[EXERCISE GOAL] Extract precisely the lines of the entries below, from the first line through the line containing "3.4, count), 9))".

____________

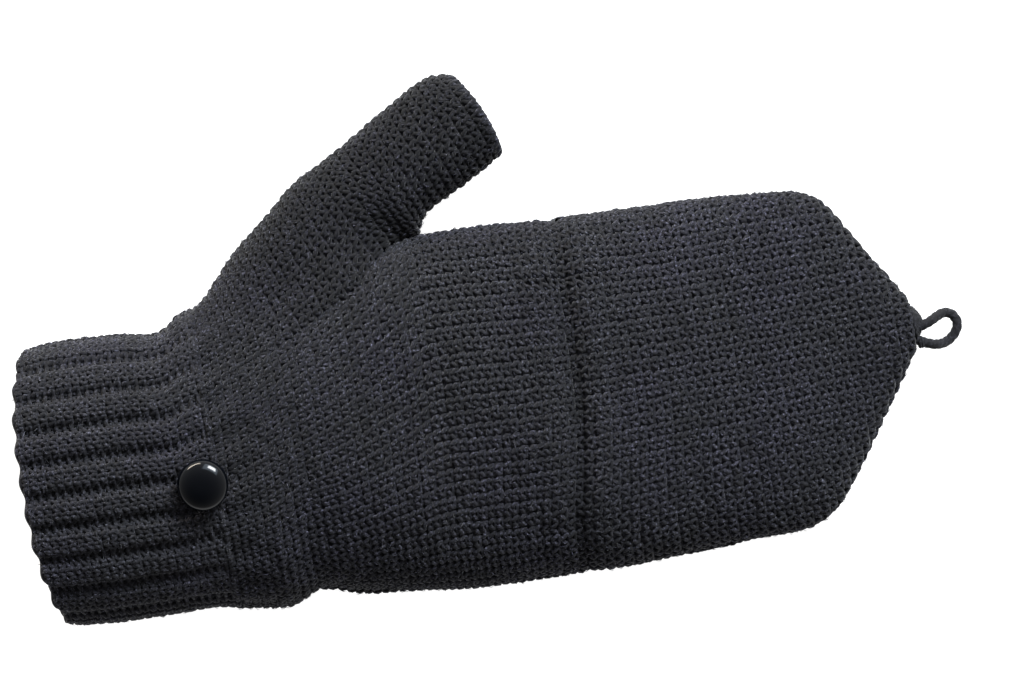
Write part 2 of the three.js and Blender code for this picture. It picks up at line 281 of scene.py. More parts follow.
def fibres(mesh, path, normal, radius, count):
    """Loose fibres lying over a yarn, lighter than the yarn itself."""
    at = rng.integers(1, len(path) - 1, count)
    along = path[at + 1] - path[at - 1]
    along /= np.maximum(np.linalg.norm(along, axis=1, keepdims=True), 1e-9)
    side = np.cross(along, normal[at])
    turn = rng.uniform(-1.1, 1.1, (count, 1))
    out = np.cos(turn) * normal[at] + np.sin(turn) * side
    way = along * rng.normal(0, 1, (count, 1)) + side * rng.normal(0, 0.8, (count, 1))
    way /= np.maximum(np.linalg.norm(way, axis=1, keepdims=True), 1e-9)
    length = rng.uniform(0.35, 0.85, (count, 1))
    start = path[at] + out * (radius - 0.03)
    line = np.stack([start, start + way * length + out * 0.10, start + way * length * 2 - out * 0.10], 1)
    flat = np.cross(way, out)
    ring = FIBRE_RADIUS * np.stack([out, -0.5 * out + 0.87 * flat, -0.5 * out - 0.87 * flat], 1)
    points = (line[:, :, None] + ring[:, None]).reshape(-1, 3)
    base = np.arange(count)[:, None, None] * 9
    faces = (base + ring_faces(3, 3)).reshape(-1, 4)
    mesh.add(points, faces, 0, np.repeat(rng.uniform(1.5, 3.4, count), 9))


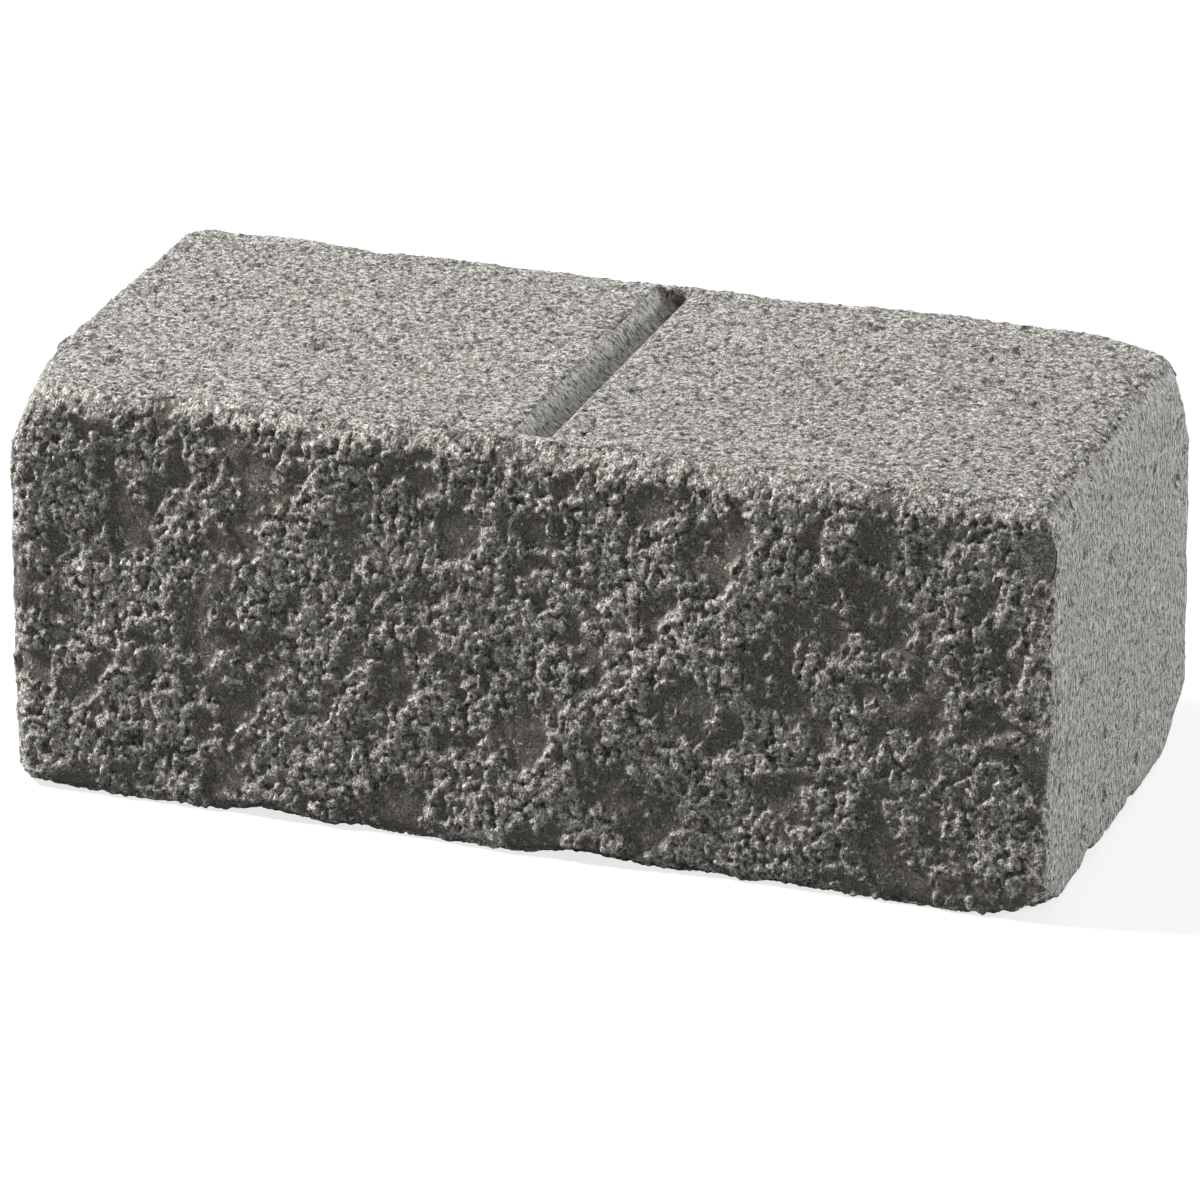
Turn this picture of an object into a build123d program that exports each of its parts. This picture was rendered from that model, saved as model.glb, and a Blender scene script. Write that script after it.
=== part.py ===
"""Split-face garden wall block in cast concrete, with a halving groove across its top bed.

Frame: millimetres, +Z up. The origin is the centre of the underside, +X runs along the block
and -Y is the split face that shows in the wall. The block is one casting. The larger stones
of its aggregate that the split lays bare are separate solids, bedded in sockets of the body.
"""

import os
from math import cos, tau

from build123d import *

# ---- Driving dimensions -------------------------------------------------------------------

length = 380  # end face to end face, X
depth = 190  # between the planes that the split faces wave behind, Y
height = 150  # lower bed to upper bed, Z

arris_radius = 3  # worn edges of the two moulded ends, along Y
worn_arris_radius = 11  # the top edge of the right end, which has had more knocks

groove_width = 14  # halving groove at the level of the upper bed
groove_depth = 8.5
groove_root_width = 1.6
groove_shoulder = 1.5  # how far the worn lip of the groove runs out over the bed
groove_end_web = 8  # concrete left standing between the groove and each split face

split_relief = 5  # depth of the hollows of a split face
front_lean = 6  # how far the top of the front lies behind its foot, where the split ran off
back_lean = 2
split_margin = 10  # how far the splitting surface is drawn past the block's edges
split_step_x = 20  # spacing of the points that carry the splitting surface
split_step_z = 15

pebble_bedding = 0.7  # share of a pebble's thickness that lies inside the concrete

# The undulations of a split face: the length of one wave along X and along Z, its share of
# the relief, and where it starts, as a share of a turn.
front_waves = [(310, 420, 0.40, 0.10), (150, 190, 0.32, 0.45), (90, 115, 0.28, 0.80)]
back_waves = [(260, 380, 0.42, 0.65), (135, 170, 0.30, 0.20), (85, 130, 0.28, 0.35)]

# Corners that broke off when the block was split and handled: the corner, as the sides of
# X, Y and Z that it lies on, and how far the break runs from it along X, Y and Z.
corner_breaks = [
    ((-1, -1, 1), (14, 58, 27)),
    ((1, -1, 1), (12, 14, 42)),
    ((1, 1, 1), (44, 26, 21)),
    ((1, 1, 1), (16, 32, 46)),
    ((-1, 1, 1), (8, 12, 13)),
    ((1, -1, -1), (19, 28, 13)),
    ((-1, -1, -1), (22, 14, 8)),
    ((1, 1, -1), (12, 40, 20)),
    ((-1, 1, -1), (15, 20, 11)),
]

# Pebbles laid bare by the split: distance from the left end as a share of the length, height
# over the lower bed as a share of the height, and radius.
front_pebbles = [
    (0.074, 0.64, 2.8),
    (0.124, 0.25, 2.2),
    (0.218, 0.79, 2.1),
    (0.274, 0.41, 2.9),
    (0.366, 0.66, 2.3),
    (0.429, 0.20, 2.6),
    (0.495, 0.54, 2.0),
    (0.563, 0.75, 2.4),
    (0.621, 0.31, 3.1),
    (0.682, 0.59, 2.2),
    (0.745, 0.15, 2.4),
    (0.808, 0.69, 2.6),
    (0.858, 0.39, 2.2),
    (0.905, 0.61, 2.7),
    (0.939, 0.23, 2.2),
]
back_pebbles = [
    (0.095, 0.35, 2.5),
    (0.205, 0.67, 2.9),
    (0.318, 0.23, 2.2),
    (0.416, 0.77, 2.3),
    (0.518, 0.44, 3.0),
    (0.637, 0.18, 2.1),
    (0.713, 0.62, 2.6),
    (0.811, 0.33, 2.4),
    (0.897, 0.72, 2.2),
]


# ---- Split faces --------------------------------------------------------------------------


def split_y(side, x, z):
    """Where the split face on one side of the block (-1 front, +1 back) lies at x and z."""
    waves, lean = (front_waves, front_lean) if side < 0 else (back_waves, back_lean)
    swell = sum(
        share * (0.5 - 0.5 * cos(tau * (x / wave_x + start)) * cos(tau * (z / wave_z + start)))
        for wave_x, wave_z, share, start in waves
    )
    return side * (depth / 2 - split_relief * swell - lean * max(z, 0) / height)


def stations(low, high, step):
    """Evenly spaced values from low to high, at most one step apart."""
    count = int((high - low) / step) + 1
    return [low + (high - low) * i / count for i in range(count + 1)]


def splitting_surface(side):
    """The surface along which the block came away from the casting beside it."""
    xs = stations(-length / 2 - split_margin, length / 2 + split_margin, split_step_x)
    zs = stations(-split_margin, height + split_margin, split_step_z)
    points = [[(x, split_y(side, x, z), z) for x in xs] for z in zs]
    return Face.make_surface_from_array_of_points(points)


# ---- Pebbles ------------------------------------------------------------------------------

with BuildPart() as exposed_pebbles:
    for side, pebbles in ((-1, front_pebbles), (1, back_pebbles)):
        for share_along, share_up, radius in pebbles:
            x, z = (share_along - 0.5) * length, share_up * height
            sunk = (2 * pebble_bedding - 1) * radius
            with Locations((x, split_y(side, x, z) - side * sunk, z)):
                Sphere(radius)
exposed_pebbles.part.label = "exposed_pebbles"

# ---- Body ---------------------------------------------------------------------------------


def beyond_split(side):
    """The stock beyond one split face, which comes away with the casting beside it."""
    reach = split_relief + max(front_lean, back_lean) + split_margin
    return extrude(splitting_surface(side), amount=reach, dir=(0, side, 0), mode=Mode.PRIVATE)


with BuildPart() as block_body:
    # Moulded outline, seen from the front, drawn out from one split face to the other.
    with BuildSketch(Plane.XZ) as outline:
        with Locations((0, height / 2)):
            Rectangle(length, height)
        corners = outline.vertices().sort_by(lambda corner: corner.X + corner.Y)
        fillet(corners[:-1], radius=arris_radius)
        right_top = outline.vertices().sort_by(lambda corner: corner.X + corner.Y)[-1]
        fillet(right_top, radius=worn_arris_radius)
    extrude(amount=depth / 2, both=True)

    # Halving groove, closed at both ends.
    groove_front = split_y(-1, 0, height) + groove_end_web
    groove_back = split_y(1, 0, height) - groove_end_web
    with BuildSketch(Plane.XZ.offset(-groove_back)):
        with BuildLine():
            Polyline(
                (-groove_width / 2 - groove_shoulder, height + groove_shoulder),
                (-groove_width / 2 - groove_shoulder, height),
                (-groove_width / 2, height - groove_shoulder / 2),
                (-groove_root_width / 2, height - groove_depth),
                (groove_root_width / 2, height - groove_depth),
                (groove_width / 2, height - groove_shoulder / 2),
                (groove_width / 2 + groove_shoulder, height),
                (groove_width / 2 + groove_shoulder, height + groove_shoulder),
                close=True,
            )
        make_face()
    extrude(amount=groove_back - groove_front, mode=Mode.SUBTRACT)

    # Split faces.
    add(beyond_split(-1), mode=Mode.SUBTRACT)
    add(beyond_split(1), mode=Mode.SUBTRACT)

    # Broken corners.
    for sides, reach in corner_breaks:
        corner = Vector(*(s * d for s, d in zip(sides, (length / 2, depth / 2, height / 2))))
        corner += Vector(0, 0, height / 2)
        facing = Vector(*(s / r for s, r in zip(sides, reach))).normalized()
        on_plane = corner - Vector(sides[0] * reach[0], 0, 0)
        split(bisect_by=Plane(origin=on_plane, z_dir=facing), keep=Keep.BOTTOM)

    # Sockets that bed the pebbles.
    add(exposed_pebbles.part, mode=Mode.SUBTRACT)
block_body.part.label = "block_body"

# ---- Files --------------------------------------------------------------------------------

os.makedirs("parts", exist_ok=True)
export_step(block_body.part, "parts/block_body.step")
export_step(exposed_pebbles.part, "parts/exposed_pebbles.step")
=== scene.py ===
"""Looks of the split-face wall block: its concrete, its pebbles, a pale floor and studio light.

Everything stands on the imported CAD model. Lengths inside the shape code are millimetres, and
turn into metres where a mesh is written.
"""

import math

import bmesh
import bpy
import numpy as np
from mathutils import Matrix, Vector


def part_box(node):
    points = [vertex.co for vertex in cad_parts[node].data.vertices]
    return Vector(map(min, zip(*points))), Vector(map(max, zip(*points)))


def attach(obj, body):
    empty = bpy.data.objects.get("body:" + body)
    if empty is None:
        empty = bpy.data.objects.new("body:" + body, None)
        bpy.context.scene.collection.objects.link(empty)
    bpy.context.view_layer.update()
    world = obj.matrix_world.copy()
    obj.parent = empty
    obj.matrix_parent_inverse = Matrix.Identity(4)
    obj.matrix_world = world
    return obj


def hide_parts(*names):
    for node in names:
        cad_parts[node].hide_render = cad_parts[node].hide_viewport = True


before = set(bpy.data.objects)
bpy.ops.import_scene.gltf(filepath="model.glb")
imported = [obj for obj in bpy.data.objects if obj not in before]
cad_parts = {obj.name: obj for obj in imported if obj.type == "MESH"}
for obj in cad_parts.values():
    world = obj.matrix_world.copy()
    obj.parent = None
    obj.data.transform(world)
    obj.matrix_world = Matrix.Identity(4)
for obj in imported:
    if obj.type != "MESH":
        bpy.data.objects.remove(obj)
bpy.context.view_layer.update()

MM = 0.001
low, high = (np.array(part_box("block_body")[i]) / MM for i in (0, 1))
LENGTH, DEPTH, HEIGHT = high - low

# ---- Camera -------------------------------------------------------------------------------

CAMERA_AZIMUTH, CAMERA_ELEVATION = math.radians(19.0), math.radians(21.6)
CAMERA_DISTANCE = 3.04  # from the block's centre, in metres
LENS, SENSOR = 258.4, 36.0
AIM_BELOW, AIM_LEFT = 0.0140, 0.0011  # how far the camera aims below and left of the centre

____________

[EXERCISE ANSWER]
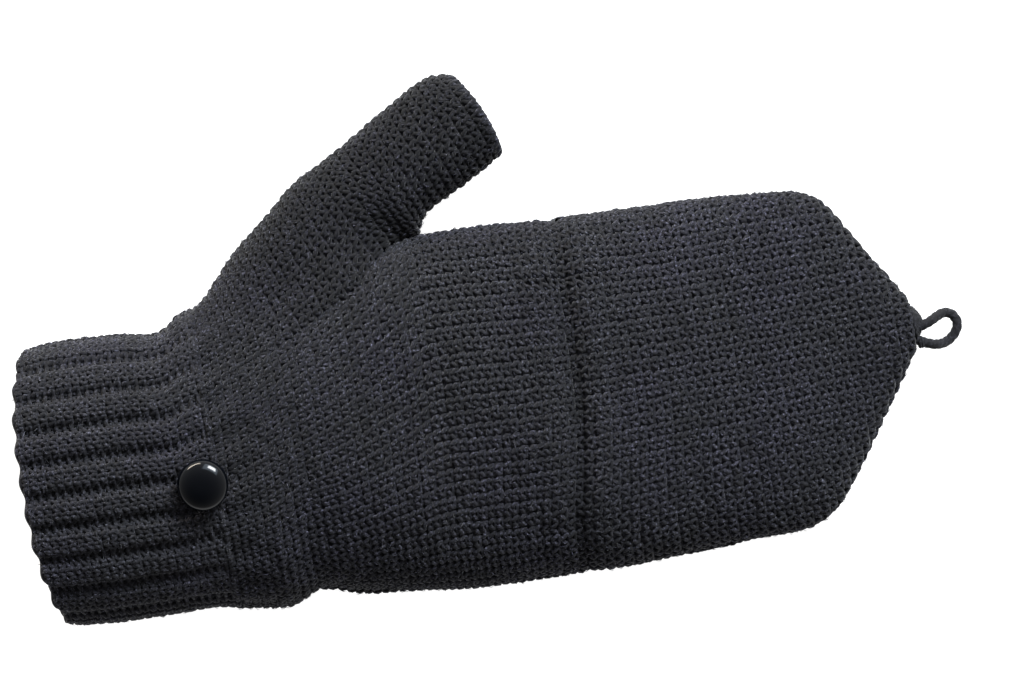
Write part 2 of the three.js and Blender code for this picture. It picks up at line 281 of scene.py. More parts follow.
def fibres(mesh, path, normal, radius, count):
    """Loose fibres lying over a yarn, lighter than the yarn itself."""
    at = rng.integers(1, len(path) - 1, count)
    along = path[at + 1] - path[at - 1]
    along /= np.maximum(np.linalg.norm(along, axis=1, keepdims=True), 1e-9)
    side = np.cross(along, normal[at])
    turn = rng.uniform(-1.1, 1.1, (count, 1))
    out = np.cos(turn) * normal[at] + np.sin(turn) * side
    way = along * rng.normal(0, 1, (count, 1)) + side * rng.normal(0, 0.8, (count, 1))
    way /= np.maximum(np.linalg.norm(way, axis=1, keepdims=True), 1e-9)
    length = rng.uniform(0.35, 0.85, (count, 1))
    start = path[at] + out * (radius - 0.03)
    line = np.stack([start, start + way * length + out * 0.10, start + way * length * 2 - out * 0.10], 1)
    flat = np.cross(way, out)
    ring = FIBRE_RADIUS * np.stack([out, -0.5 * out + 0.87 * flat, -0.5 * out - 0.87 * flat], 1)
    points = (line[:, :, None] + ring[:, None]).reshape(-1, 3)
    base = np.arange(count)[:, None, None] * 9
    faces = (base + ring_faces(3, 3)).reshape(-1, 4)
    mesh.add(points, faces, 0, np.repeat(rng.uniform(1.5, 3.4, count), 9))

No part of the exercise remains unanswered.